CAD and scene scripts
□ □ □ □ □
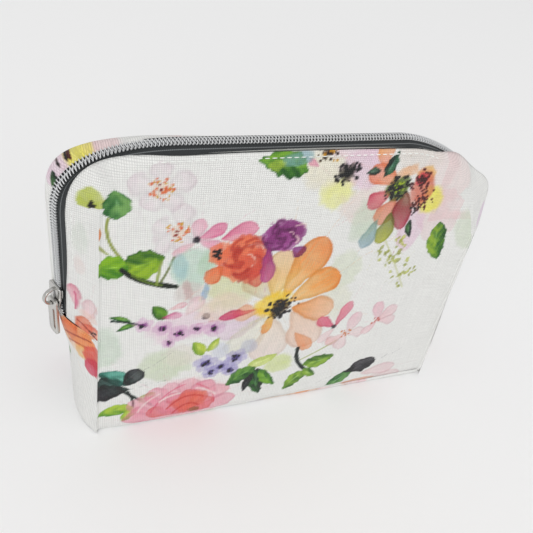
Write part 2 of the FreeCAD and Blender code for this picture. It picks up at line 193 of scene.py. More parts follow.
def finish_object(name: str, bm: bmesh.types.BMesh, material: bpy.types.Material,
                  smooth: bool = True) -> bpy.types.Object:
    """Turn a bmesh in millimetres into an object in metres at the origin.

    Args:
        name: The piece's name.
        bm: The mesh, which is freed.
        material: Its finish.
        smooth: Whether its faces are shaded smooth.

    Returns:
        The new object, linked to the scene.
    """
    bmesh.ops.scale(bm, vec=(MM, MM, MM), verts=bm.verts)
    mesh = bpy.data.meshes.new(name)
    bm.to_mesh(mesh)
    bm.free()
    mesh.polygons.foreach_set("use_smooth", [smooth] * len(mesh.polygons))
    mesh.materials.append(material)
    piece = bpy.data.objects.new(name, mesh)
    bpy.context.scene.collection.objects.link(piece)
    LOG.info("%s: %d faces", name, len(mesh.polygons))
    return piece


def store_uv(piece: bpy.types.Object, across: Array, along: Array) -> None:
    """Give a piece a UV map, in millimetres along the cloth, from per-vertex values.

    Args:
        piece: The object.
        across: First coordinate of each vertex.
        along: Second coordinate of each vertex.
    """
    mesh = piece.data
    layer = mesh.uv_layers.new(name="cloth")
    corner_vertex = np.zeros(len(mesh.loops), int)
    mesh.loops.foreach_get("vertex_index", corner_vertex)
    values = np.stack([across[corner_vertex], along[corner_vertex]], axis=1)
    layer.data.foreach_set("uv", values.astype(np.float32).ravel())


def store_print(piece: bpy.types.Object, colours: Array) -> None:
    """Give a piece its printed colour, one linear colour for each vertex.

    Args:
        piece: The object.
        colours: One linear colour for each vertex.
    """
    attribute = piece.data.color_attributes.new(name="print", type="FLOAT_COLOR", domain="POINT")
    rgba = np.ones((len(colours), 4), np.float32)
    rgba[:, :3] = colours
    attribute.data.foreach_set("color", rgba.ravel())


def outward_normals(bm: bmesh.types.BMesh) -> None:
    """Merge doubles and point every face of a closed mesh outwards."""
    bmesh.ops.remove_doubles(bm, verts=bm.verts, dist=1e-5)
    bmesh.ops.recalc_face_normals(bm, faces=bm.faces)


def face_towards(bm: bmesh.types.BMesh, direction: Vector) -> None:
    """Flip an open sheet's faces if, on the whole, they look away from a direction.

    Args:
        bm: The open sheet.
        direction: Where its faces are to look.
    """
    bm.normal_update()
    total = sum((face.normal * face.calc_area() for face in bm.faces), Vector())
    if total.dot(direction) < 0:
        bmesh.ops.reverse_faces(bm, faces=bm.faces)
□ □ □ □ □
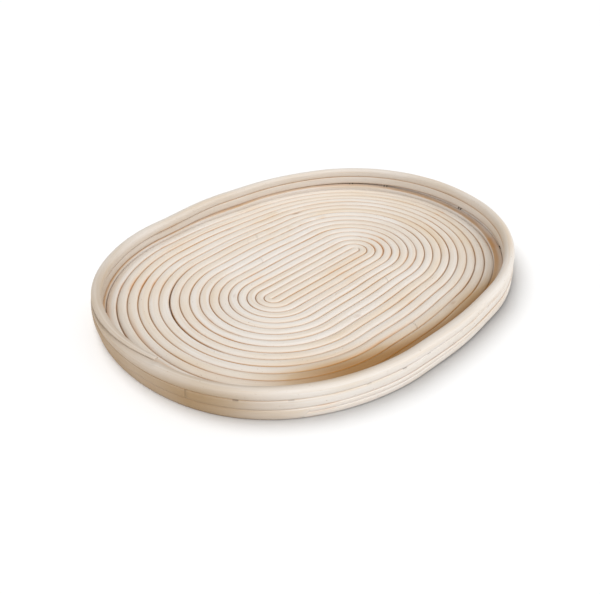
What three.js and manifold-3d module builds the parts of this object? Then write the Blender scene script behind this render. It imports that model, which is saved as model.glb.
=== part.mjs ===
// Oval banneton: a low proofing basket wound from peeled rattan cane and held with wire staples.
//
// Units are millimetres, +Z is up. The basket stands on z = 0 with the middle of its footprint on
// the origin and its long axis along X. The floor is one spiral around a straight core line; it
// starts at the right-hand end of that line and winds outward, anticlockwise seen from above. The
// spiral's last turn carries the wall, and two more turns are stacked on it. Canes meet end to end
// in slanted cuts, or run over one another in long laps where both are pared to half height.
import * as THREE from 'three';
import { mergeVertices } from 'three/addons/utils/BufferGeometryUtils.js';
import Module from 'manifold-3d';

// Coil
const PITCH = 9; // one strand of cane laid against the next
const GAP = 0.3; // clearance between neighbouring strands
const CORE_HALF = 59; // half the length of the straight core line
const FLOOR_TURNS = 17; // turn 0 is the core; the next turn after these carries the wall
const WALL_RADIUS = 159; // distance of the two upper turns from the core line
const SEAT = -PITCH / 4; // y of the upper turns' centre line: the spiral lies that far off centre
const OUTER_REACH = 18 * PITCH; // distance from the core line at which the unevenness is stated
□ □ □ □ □
| Challenge |
Nothing but the lines from the line that contains "Write part 2" through the line that contains "return piece" should be given again, each exactly as it stands, both ends included.

| Reply to the exercise |
Write part 2 of the FreeCAD and Blender code for this picture. It picks up at line 193 of scene.py. More parts follow.
def finish_object(name: str, bm: bmesh.types.BMesh, material: bpy.types.Material,
                  smooth: bool = True) -> bpy.types.Object:
    """Turn a bmesh in millimetres into an object in metres at the origin.

    Args:
        name: The piece's name.
        bm: The mesh, which is freed.
        material: Its finish.
        smooth: Whether its faces are shaded smooth.

    Returns:
        The new object, linked to the scene.
    """
    bmesh.ops.scale(bm, vec=(MM, MM, MM), verts=bm.verts)
    mesh = bpy.data.meshes.new(name)
    bm.to_mesh(mesh)
    bm.free()
    mesh.polygons.foreach_set("use_smooth", [smooth] * len(mesh.polygons))
    mesh.materials.append(material)
    piece = bpy.data.objects.new(name, mesh)
    bpy.context.scene.collection.objects.link(piece)
    LOG.info("%s: %d faces", name, len(mesh.polygons))
    return piece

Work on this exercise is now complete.